• [What is being asked] Quote only the part that opens with the line containing "cad_parts[node].hide_render = cad_parts[node].hide_viewport" and closes with the line containing "entry for entry". Keep both of those lines.

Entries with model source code
_ _ _ _ _ _ _

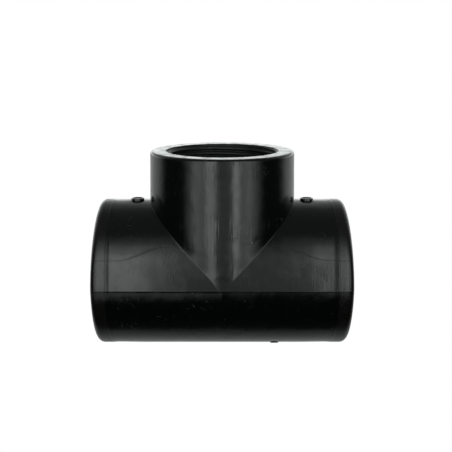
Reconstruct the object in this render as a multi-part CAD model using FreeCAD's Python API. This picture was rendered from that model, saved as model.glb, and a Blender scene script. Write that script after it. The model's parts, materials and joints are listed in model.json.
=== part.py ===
import FreeCAD, Part

import math
import os

# Threaded pipe tee, in millimetres: a run along X, with a branch standing up along +Z.
# The origin is on the plane that the run rests on, straight below the crossing of the two axes.
# The real fitting is one moulding. It is written here as its centre and its three threaded ports,
# divided where each port's thread ends inside, so that each port can be measured by itself.

# Barrels. The branch's radius is at the run's axis, and its height is above that axis.
RUN_RADIUS = 31.4
RUN_HALF_LENGTH = 53.45
BRANCH_RADIUS = 31.49
BRANCH_HEIGHT = 53.0
BRANCH_DRAFT_DEG = 1.0
END_DRAFT_DEG = 1.9
RUN_EDGE_ROUND = 1.7
BRANCH_EDGE_ROUND = 1.3
WATERWAY_RADIUS = 21.6

# Ports, with a parallel pipe thread of 11 turns per inch
PORT_DEPTH = 21.6
THREAD_MINOR_RADIUS = 22.42
THREAD_DEPTH = 1.48
THREAD_PITCH = 2.309
THREAD_CREST_FLAT = 0.62
THREAD_ROOT_FLAT = 0.30
THREAD_RUN_OUT = 1.5
MOUTH_LEAD = 0.1

# Marks that the mould leaves on the outside
COLLAR_WIDTH = 6.3
WITNESS_WIDTH = 0.4
WITNESS_DEPTH = 0.1
PIN_PAD_RADIUS = 2.8
PIN_PAD_HEIGHT = 0.9
PIN_PAD_FROM_END = 17.0
GATE_RADIUS = 1.7
GATE_HEIGHT = 0.4
GATE_FROM_BRANCH = 22.6
GATE_TURN_DEG = 22.0
MARK_ROOT = 3.0

# Worked out from the sizes above
THREAD_MAJOR_RADIUS = THREAD_MINOR_RADIUS + THREAD_DEPTH
MOUTH_RADIUS = THREAD_MAJOR_RADIUS + MOUTH_LEAD
MOUTH_DEPTH = MOUTH_RADIUS - THREAD_MINOR_RADIUS
RUN_SHOULDER = RUN_HALF_LENGTH - PORT_DEPTH
BRANCH_SHOULDER = BRANCH_HEIGHT - PORT_DEPTH
BEYOND = RUN_HALF_LENGTH + BRANCH_HEIGHT + RUN_RADIUS

ORIGIN = FreeCAD.Vector(0, 0, 0)
X_AXIS = FreeCAD.Vector(1, 0, 0)
Y_AXIS = FreeCAD.Vector(0, 1, 0)
Z_AXIS = FreeCAD.Vector(0, 0, 1)
CROSSING = FreeCAD.Vector(0, 0, RUN_RADIUS)


def end_wedge(side):
    """What leans the upper half of an end face inwards. Side is 1 for the right-hand end, -1 for the left."""
    size = 2 * RUN_RADIUS
    wedge = Part.makeBox(size, 2 * size, size, FreeCAD.Vector(0, -size, 0))
    wedge.rotate(ORIGIN, Y_AXIS, -END_DRAFT_DEG)
    wedge.translate(CROSSING + X_AXIS * RUN_HALF_LENGTH)
    if side < 0:
        wedge.rotate(CROSSING, Z_AXIS, 180)
    return wedge


def witness_ring(side):
    """The thin ring groove where the mould's end collar met the rest of the mould."""
    middle = CROSSING + X_AXIS * (side * (RUN_HALF_LENGTH - COLLAR_WIDTH))
    start = middle - X_AXIS * (WITNESS_WIDTH / 2)
    ring = Part.makeCylinder(2 * RUN_RADIUS, WITNESS_WIDTH, start, X_AXIS)
    floor = Part.makeCylinder(RUN_RADIUS - WITNESS_DEPTH, WITNESS_WIDTH, start, X_AXIS)
    return ring.cut(floor)


def run_barrel():
    """The run's outside: a cylinder with drafted end faces, rounded end edges and the collars' grooves."""
    start = CROSSING - X_AXIS * RUN_HALF_LENGTH
    barrel = Part.makeCylinder(RUN_RADIUS, 2 * RUN_HALF_LENGTH, start, X_AXIS)
    for side in (-1, 1):
        barrel = barrel.cut(end_wedge(side))
    rims = [edge for edge in barrel.Edges if not isinstance(edge.Curve, Part.Line)]
    barrel = barrel.makeFillet(RUN_EDGE_ROUND, rims)
    for side in (-1, 1):
        barrel = barrel.cut(witness_ring(side))
    return barrel


def branch_barrel():
    """The branch's outside: it starts at the run's axis, narrows upwards by its draft, and has a rounded rim."""
    top_radius = BRANCH_RADIUS - BRANCH_HEIGHT * math.tan(math.radians(BRANCH_DRAFT_DEG))
    barrel = Part.makeCone(BRANCH_RADIUS, top_radius, BRANCH_HEIGHT, CROSSING)
    middle = CROSSING.z + BRANCH_HEIGHT / 2
    rims = [edge for edge in barrel.Edges if edge.BoundBox.ZMin > middle]
    return barrel.makeFillet(BRANCH_EDGE_ROUND, rims)


def pin_pad(side):
    """The raised round mark that an ejector pin leaves on the crown of the run."""
    along = side * (RUN_HALF_LENGTH - PIN_PAD_FROM_END)
    start = CROSSING + X_AXIS * along + Z_AXIS * (RUN_RADIUS - MARK_ROOT)
    return Part.makeCylinder(PIN_PAD_RADIUS, MARK_ROOT + PIN_PAD_HEIGHT, start)


def gate_mark():
    """The low round stub where the plastic was fed in, underneath the run and turned towards the front."""
    turn = math.radians(GATE_TURN_DEG)
    outwards = FreeCAD.Vector(0, -math.sin(turn), -math.cos(turn))
    start = CROSSING + X_AXIS * GATE_FROM_BRANCH + outwards * (RUN_RADIUS - MARK_ROOT)
    return Part.makeCylinder(GATE_RADIUS, MARK_ROOT + GATE_HEIGHT, start, outwards)


def outside():
    """The whole moulding before it is hollowed."""
    solid = run_barrel().fuse(branch_barrel())
    for mark in (pin_pad(-1), pin_pad(1), gate_mark()):
        solid = solid.fuse(mark)
    return solid


def thread_groove():
    """The helical groove of one port, along Z, with the port's inner end at Z = 0."""
    helix_height = PORT_DEPTH - THREAD_RUN_OUT + THREAD_PITCH
    helix = Part.makeHelix(THREAD_PITCH, helix_height, THREAD_MINOR_RADIUS)
    half_root = THREAD_ROOT_FLAT / 2
    half_opening = (THREAD_PITCH - THREAD_CREST_FLAT) / 2
    overlap = THREAD_DEPTH / 10
    half_inside = half_opening + (half_opening - half_root) * overlap / THREAD_DEPTH
    outline = [
        FreeCAD.Vector(THREAD_MINOR_RADIUS - overlap, 0, -half_inside),
        FreeCAD.Vector(THREAD_MAJOR_RADIUS, 0, -half_root),
        FreeCAD.Vector(THREAD_MAJOR_RADIUS, 0, half_root),
        FreeCAD.Vector(THREAD_MINOR_RADIUS - overlap, 0, half_inside),
    ]
    profile = Part.makePolygon(outline + outline[:1])
    groove = helix.makePipeShell([profile], True, True)
    groove.translate(Z_AXIS * (THREAD_RUN_OUT + half_inside))
    return groove


def port_hollow(turn_deg, inner_end):
    """One port's bore, thread and flared mouth. Its axis is turned from +Z about Y, and starts at inner_end."""
    flare_start = Z_AXIS * (PORT_DEPTH - MOUTH_DEPTH)
    flare_end_radius = MOUTH_RADIUS + MOUTH_DEPTH
    bore = Part.makeCylinder(THREAD_MINOR_RADIUS, 2 * PORT_DEPTH)
    flare = Part.makeCone(THREAD_MINOR_RADIUS, flare_end_radius, 2 * MOUTH_DEPTH, flare_start)
    hollow = bore.fuse(thread_groove()).fuse(flare)
    hollow.rotate(ORIGIN, Y_AXIS, turn_deg)
    hollow.translate(inner_end)
    return hollow


def waterways():
    """The clear passage along the run, and the one that comes down the branch into it."""
    start = CROSSING - X_AXIS * RUN_SHOULDER
    along_run = Part.makeCylinder(WATERWAY_RADIUS, 2 * RUN_SHOULDER, start, X_AXIS)
    down_branch = Part.makeCylinder(WATERWAY_RADIUS, BRANCH_SHOULDER, CROSSING)
    return along_run.fuse(down_branch)


def branch_region():
    """The space of the branch port: round the branch's axis, above the inner end of its thread."""
    base = CROSSING + Z_AXIS * BRANCH_SHOULDER
    return Part.makeCylinder(BRANCH_RADIUS, BEYOND, base)


def run_region(side):
    """The space of one of the run's ports: all that is beyond the inner end of its thread."""
    corner = FreeCAD.Vector(RUN_SHOULDER, -BEYOND, -BEYOND)
    space = Part.makeBox(BEYOND, 2 * BEYOND, 2 * BEYOND, corner)
    if side < 0:
        space.rotate(ORIGIN, Z_AXIS, 180)
    return space


moulding = outside()
below_branch_port = moulding.cut(branch_region())
branch_port = moulding.common(branch_region())
run_port_left = below_branch_port.common(run_region(-1))
run_port_right = below_branch_port.common(run_region(1))
centre_body = below_branch_port.cut(run_region(-1)).cut(run_region(1))

NODES = {
    "centre_body": centre_body.cut(waterways()),
    "branch_port": branch_port.cut(port_hollow(0, CROSSING + Z_AXIS * BRANCH_SHOULDER)),
    "run_port_left": run_port_left.cut(port_hollow(-90, CROSSING - X_AXIS * RUN_SHOULDER)),
    "run_port_right": run_port_right.cut(port_hollow(90, CROSSING + X_AXIS * RUN_SHOULDER)),
}

os.makedirs("parts", exist_ok=True)
for name, shape in NODES.items():
    print(name, len(shape.Solids), "solid", shape.isValid(), round(shape.Volume), "mm3")
    shape.exportStep("parts/" + name + ".step")
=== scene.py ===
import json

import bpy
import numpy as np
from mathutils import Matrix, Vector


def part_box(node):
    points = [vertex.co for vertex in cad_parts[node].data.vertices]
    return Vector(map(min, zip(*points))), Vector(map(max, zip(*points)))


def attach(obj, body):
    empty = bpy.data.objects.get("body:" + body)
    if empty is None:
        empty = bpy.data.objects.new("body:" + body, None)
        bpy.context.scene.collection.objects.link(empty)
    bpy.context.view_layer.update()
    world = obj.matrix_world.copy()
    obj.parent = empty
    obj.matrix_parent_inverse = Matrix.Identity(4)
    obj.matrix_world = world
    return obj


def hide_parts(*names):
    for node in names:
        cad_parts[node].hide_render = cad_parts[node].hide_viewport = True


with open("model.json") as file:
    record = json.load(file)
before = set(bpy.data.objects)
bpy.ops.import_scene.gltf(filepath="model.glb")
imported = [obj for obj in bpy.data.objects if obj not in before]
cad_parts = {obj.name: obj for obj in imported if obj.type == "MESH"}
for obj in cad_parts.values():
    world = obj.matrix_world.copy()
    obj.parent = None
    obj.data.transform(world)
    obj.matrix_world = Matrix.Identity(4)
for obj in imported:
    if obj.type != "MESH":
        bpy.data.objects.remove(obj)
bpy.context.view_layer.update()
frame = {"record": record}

# %% [markdown]
# This lesson finishes a black moulded pipe tee. The frame that was just loaded holds the tee's four
# engineering solids, in metres: a centre and three threaded ports. They are right in size, but a solid
# from a drawing has no draft, no mould marks and no grain, and those are what make plastic look moulded.
# So each solid gets a surface of its own here, worked out from the same sizes, and then its finishes.
# The tee lies along X, its branch points up along Z, and its front looks along -Y.

MM = 0.001

# %% [markdown]
# Every driving size is read from the frame where the frame holds it, so that the looks follow the
# drawing if it changes. All lengths below are in millimetres, and heights are measured from the run's
# axis, because that is where the run, the branch and the mould's parting plane meet.

# %% Sizes from the frame
run_low, run_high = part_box("run_port_right")
branch_low, branch_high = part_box("branch_port")
_, centre_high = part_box("centre_body")
mount = {entry["name"]: entry for entry in frame["record"]["mounts"]}

RUN_RADIUS = run_high.y / MM
AXIS_HEIGHT = RUN_RADIUS
RUN_END = run_high.x / MM
PORT_START = run_low.x / MM
PORT_LENGTH = RUN_END - PORT_START
BRANCH_START = branch_low.z / MM - AXIS_HEIGHT
BRANCH_FOOT_RADIUS = centre_high.y / MM
BRANCH_START_RADIUS = branch_high.y / MM
THREAD_MINOR = mount["branch"]["dims"]["r_mm"]
print("run radius", round(RUN_RADIUS, 2), "run end", round(RUN_END, 2), "port length", round(PORT_LENGTH, 2))
print("branch radius at foot and port", round(BRANCH_FOOT_RADIUS, 2), round(BRANCH_START_RADIUS, 2))

# %% Sizes of the mould's details, in millimetres and degrees
WATERWAY = 21.6
THREAD_DEPTH = 1.48
THREAD_PITCH = 2.309
MOUTH_LEAD = 0.1
MOUTH_RADIUS = THREAD_MINOR + THREAD_DEPTH + MOUTH_LEAD
END_DRAFT = np.radians(1.9)
RUN_ROUND = 2.7
BRANCH_ROUND = 1.3
PARTING_DRAFT = np.radians(2.0)
CREASE_ROUND = 0.14
CREASE_BEGINS = 1.5
CREASE_ENDS = 0.2
FOOT_BLEND = 1.0

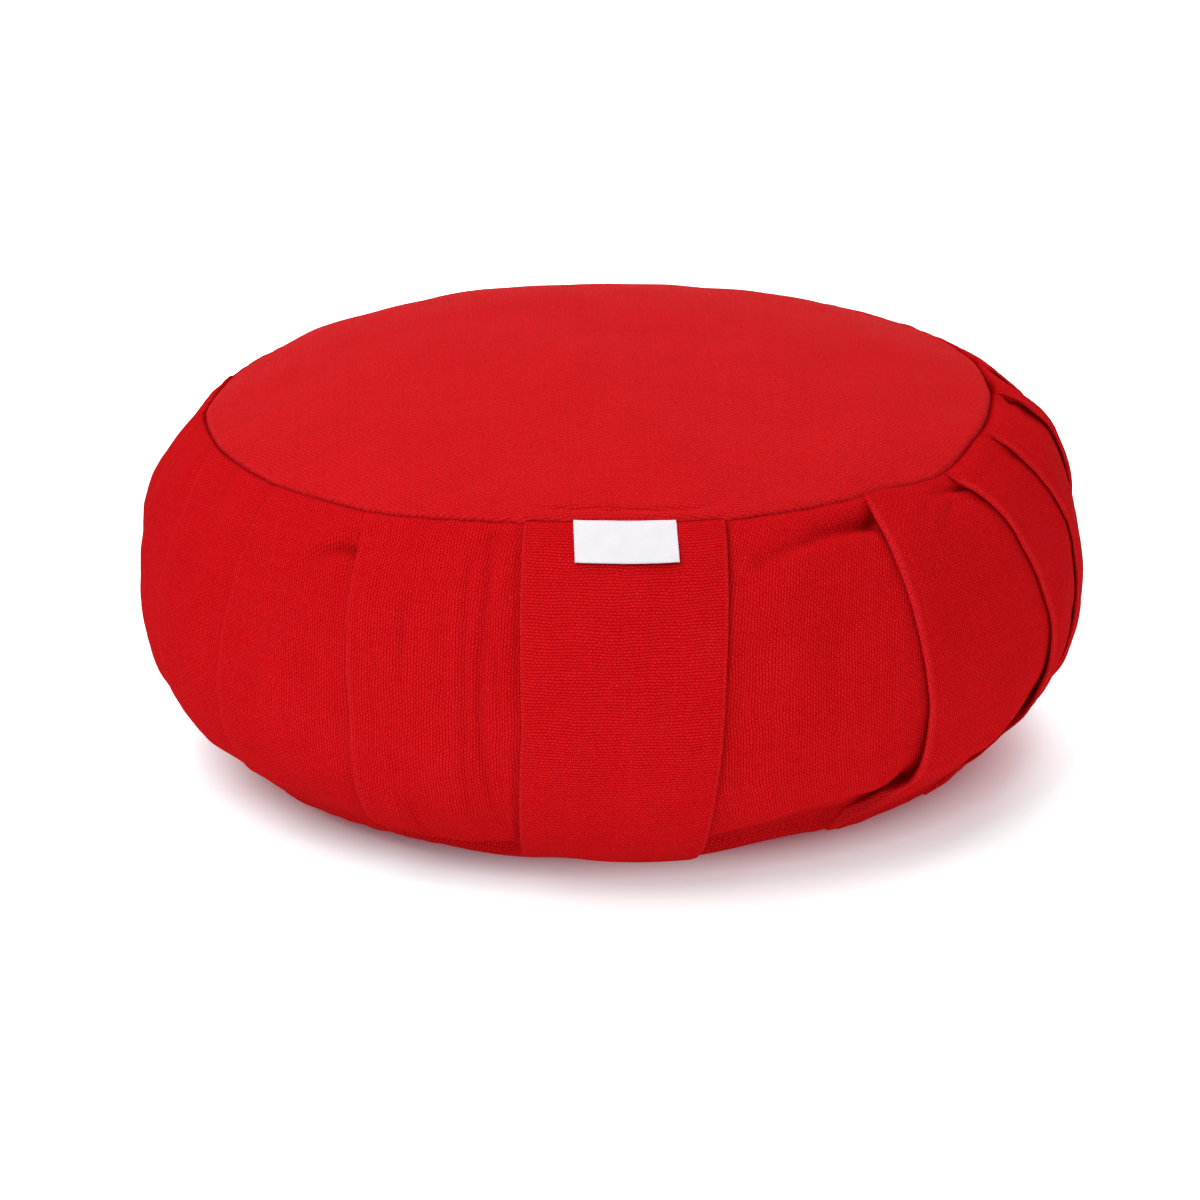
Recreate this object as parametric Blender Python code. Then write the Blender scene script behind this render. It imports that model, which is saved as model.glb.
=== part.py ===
"""Round pleated meditation cushion (zafu) in red cotton canvas.

Metres, +Z up. The cushion rests on z = 0 and its front strip faces -Y.
Angles run round the cushion from the front strip, positive to the right seen from the front.
Cloth distances run down the side from the top seam.

The side is one filled solid: a rounded outline carried round the cushion, with knife pleats as
real overlapping lips. Two round panels, a plain front strip and a small tag are cloth laid on it.
"""

from collections import namedtuple

import bmesh
import bpy
import numpy as np

MM = 0.001

# ---- Driving dimensions -------------------------------------------------------------------

GIRTH_RADIUS = 0.173        # widest radius of the plump side, between its lips
GIRTH_HEIGHT = 0.071        # height of that widest place
CORE_RADIUS = 0.096         # both arcs of the side are centred on this radius
SEAM_RADIUS = 0.1425        # top seam where it sits highest
SEAM_HEIGHT = 0.1385
CROWN_HEIGHT = 0.162        # middle of the top panel
LOWER_SEAM_RADIUS = 0.1365
UPPER_ROUNDNESS = 2.57      # superellipse powers: 2 is an ellipse, more is squarer
LOWER_ROUNDNESS = 2.0
CROWN_ROUNDNESS = 2.4

PANEL_CLOTH = 1.6 * MM      # round panels with their turned edge
STRIP_CLOTH = 1.3 * MM      # front strip, folded double
TAG_CLOTH = 1.0 * MM
GAP = 0.4 * MM              # between touching pieces

LEAN_RIGHT = 0.023          # the filling lifts the top face to the right ...
LEAN_FRONT = 0.013          # ... and to the front, as slopes
CROWN_LEAN = 0.022          # the crown leans less to the right than its seam
TOP_SHIFT = -2.1 * MM       # the top sits a little to the left
FOOT_SHIFT = -1.5 * MM      # and so does the foot
BOX_SHIFT = (-0.5 * MM, -0.5 * MM)      # brings the middle of the uneven outline to the origin
SCALLOP = 0.7 * MM          # the seams run straighter between pleats
SEAM_REACH = 0.030          # a low stretch of the top seam draws the side down this far

# Lines down the side are given by their angles (degrees) at the top seam, the upper side, the
# lower side and the lower seam, which lie at these shares of the cloth between the seams.
LINE_KNOTS = (0.0, 0.25, 0.65, 1.0)
Line = namedtuple("Line", "top upper lower foot")

# Knife pleats. The fold line, then in mm: how far the lip stands out, how deep the hollow beside
# it is, how full the panel to its right is at the girth and at the shoulder, how far that panel is
# drawn in above the lower seam and how high up, and how low the top seam sits at the pleat.
Pleat = namedtuple("Pleat", "line lip hollow belly shoulder tuck tuck_height seam")
PLEATS = (
    Pleat(Line(36.5, 35.8, 38.6, 33.1), 4.6, 4.8, 1.6, 0.0, 3.0, 34, 4.3),
    Pleat(Line(51.8, 57.2, 62.4, 55.5), 4.4, 4.4, 1.0, 0.0, 3.8, 40, 6.2),
    Pleat(Line(67.8, 73.0, 76.0, 70.0), 3.6, 3.2, 1.0, 0.0, 3.8, 40, 1.5),
    Pleat(Line(86.0, 89.3, 90.5, 86.0), 3.8, 4.0, 1.2, 0.0, 2.6, 32, 0.0),
    Pleat(Line(101.5, 103.0, 104.0, 101.0), 3.8, 3.4, 1.6, 0.0, 1.4, 20, 1.5),
    Pleat(Line(117.5, 117.0, 119.5, 120.0), 4.4, 3.8, 1.4, -0.5, 1.8, 24, 3.0),
    Pleat(Line(133.5, 136.0, 137.5, 134.0), 3.8, 3.4, 1.8, 0.0, 1.4, 20, 2.0),
    Pleat(Line(150.0, 151.0, 150.0, 149.0), 4.4, 4.2, 1.4, -0.5, 1.8, 25, 3.4),
    Pleat(Line(166.5, 165.5, 168.0, 168.0), 4.0, 3.2, 1.8, 0.0, 1.4, 22, 2.4),
    Pleat(Line(183.0, 185.0, 184.0, 182.0), 4.4, 4.0, 1.4, -0.5, 1.8, 24, 3.2),
    Pleat(Line(200.0, 199.5, 202.0, 203.0), 3.8, 3.6, 1.8, 0.0, 1.4, 20, 2.2),
    Pleat(Line(217.0, 216.0, 215.0, 216.0), 3.2, 3.6, 1.4, -1.4, 1.8, 25, 4.0),
    Pleat(Line(233.5, 235.0, 234.5, 232.0), 2.4, 3.0, 1.6, -2.2, 1.4, 22, 4.4),
    Pleat(Line(250.5, 253.0, 252.0, 249.0), 1.9, 2.8, 1.6, -3.0, 1.6, 24, 5.4),
    Pleat(Line(267.0, 271.5, 273.0, 270.0), 1.8, 2.4, 1.4, -3.6, 1.4, 22, 6.4),
    Pleat(Line(285.0, 289.0, 288.0, 284.0), 2.4, 2.4, 1.6, -3.5, 1.4, 22, 3.8),
    Pleat(Line(306.0, 306.6, 304.4, 303.0), 2.2, 2.6, 1.8, -2.0, 1.4, 22, 3.2),
    Pleat(Line(323.2, 325.4, 326.3, 325.2), 2.2, 4.6, 1.0, 0.0, 2.0, 17, 4.6),
)

# Across one pleat, left to right: where the cloth lies past the fold line while it is still
# stitched flat and once the fold has opened (mm), its shares of the hollow, the lip and the belly.
FoldRow = namedtuple("FoldRow", "flat open hollow lip belly")
FOLD_SECTION = (
    FoldRow(-13.0, -13.0, 0.15, 0.00, 0.60),
    FoldRow(-6.5, -6.5, 0.60, 0.00, 0.30),
    FoldRow(-2.4, -1.2, 1.00, 0.00, 0.00),
    FoldRow(-1.5, 5.5, 0.80, 0.05, 0.00),
    FoldRow(-0.8, -0.6, 0.00, 0.14, 0.00),
    FoldRow(-0.1, -1.4, 0.00, 0.58, 0.00),
    FoldRow(0.9, 0.7, 0.00, 0.97, 0.00),
    FoldRow(5.5, 5.5, 0.00, 0.90, 0.15),
    FoldRow(13.0, 13.0, 0.00, 0.42, 0.50),
)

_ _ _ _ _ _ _

• [Answer in full]
        cad_parts[node].hide_render = cad_parts[node].hide_viewport = True


with open("model.json") as file:
    record = json.load(file)
before = set(bpy.data.objects)
bpy.ops.import_scene.gltf(filepath="model.glb")
imported = [obj for obj in bpy.data.objects if obj not in before]
cad_parts = {obj.name: obj for obj in imported if obj.type == "MESH"}
for obj in cad_parts.values():
    world = obj.matrix_world.copy()
    obj.parent = None
    obj.data.transform(world)
    obj.matrix_world = Matrix.Identity(4)
for obj in imported:
    if obj.type != "MESH":
        bpy.data.objects.remove(obj)
bpy.context.view_layer.update()
frame = {"record": record}

# %% [markdown]
# This lesson finishes a black moulded pipe tee. The frame that was just loaded holds the tee's four
# engineering solids, in metres: a centre and three threaded ports. They are right in size, but a solid
# from a drawing has no draft, no mould marks and no grain, and those are what make plastic look moulded.
# So each solid gets a surface of its own here, worked out from the same sizes, and then its finishes.
# The tee lies along X, its branch points up along Z, and its front looks along -Y.

MM = 0.001

# %% [markdown]
# Every driving size is read from the frame where the frame holds it, so that the looks follow the
# drawing if it changes. All lengths below are in millimetres, and heights are measured from the run's
# axis, because that is where the run, the branch and the mould's parting plane meet.

# %% Sizes from the frame
run_low, run_high = part_box("run_port_right")
branch_low, branch_high = part_box("branch_port")
_, centre_high = part_box("centre_body")
mount = {entry["name"]: entry for entry in frame["record"]["mounts"]}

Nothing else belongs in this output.